The smarter move is not hauling in every meal and turning the day into a cooler operation. It is bringing enough to avoid the expensive filler purchases that add up when everyone gets hungry at once. Pack breakfast or morning snacks, choose one meal inside the parks that you actually care about, and use Disneyland’s mobile ordering for quick-service food so nobody ends up buying the nearest overpriced option just because the line is shorter.
Skip the Extras That Quietly Turn a Manageable Trip Into an Expensive One

The real budget damage often comes from add-ons. Standard theme park parking is $40 per day, and Lightning Lane Multi Pass starts at $34 per ticket per day, with prices and availability varying by date. Single Pass attractions cost extra on top of that. None of those charges looks catastrophic on its own, but several days of them can turn a reasonable Disneyland budget into a much uglier number.
That does not mean every extra should be ignored. It means each one should earn its place. A walkable or shuttle-served hotel can cut or eliminate parking costs. A lighter day in the parks may make Lightning Lane unnecessary. Disney says Multi Pass is optional and can be added before arrival or purchased in the app on the day of the visit. The cheapest Disneyland trip is not the one with zero convenience. It is the one where you only pay for the conveniences you will actually use.

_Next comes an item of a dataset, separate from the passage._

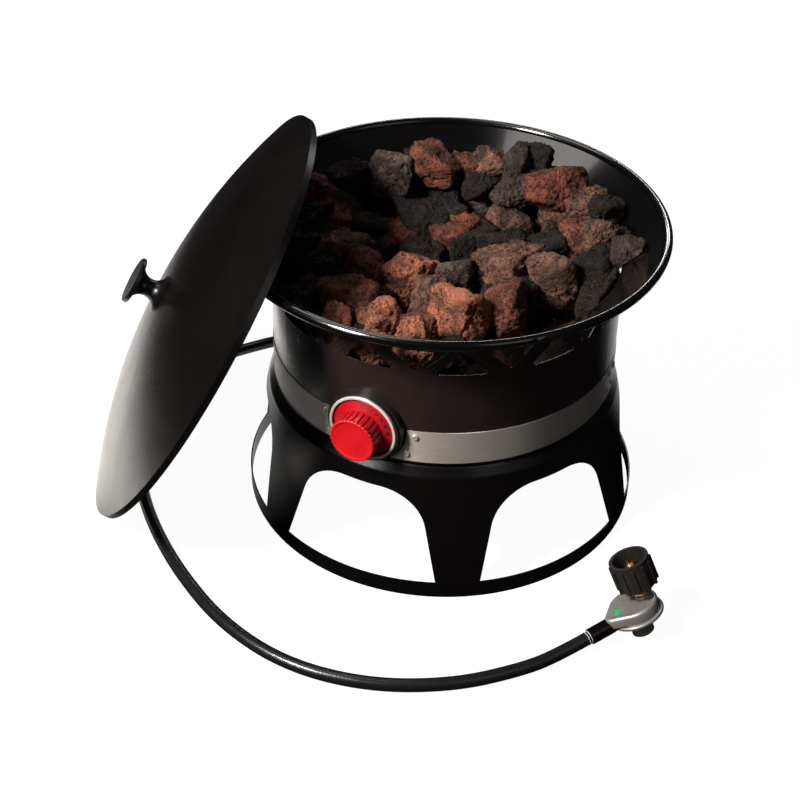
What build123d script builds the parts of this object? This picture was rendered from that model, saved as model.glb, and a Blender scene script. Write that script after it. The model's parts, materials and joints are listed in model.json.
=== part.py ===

The cleanest budget formula is simple: use the cheapest valid ticket, build the trip around an active discount if one matches your dates, stay offsite unless Disney’s own hotel sale truly narrows the gap, bring some of your own food, and stay disciplined about extras. Disneyland is expensive enough on its own. Most people who keep the trip affordable do it by refusing to pay for things that never really improved the vacation in the first place.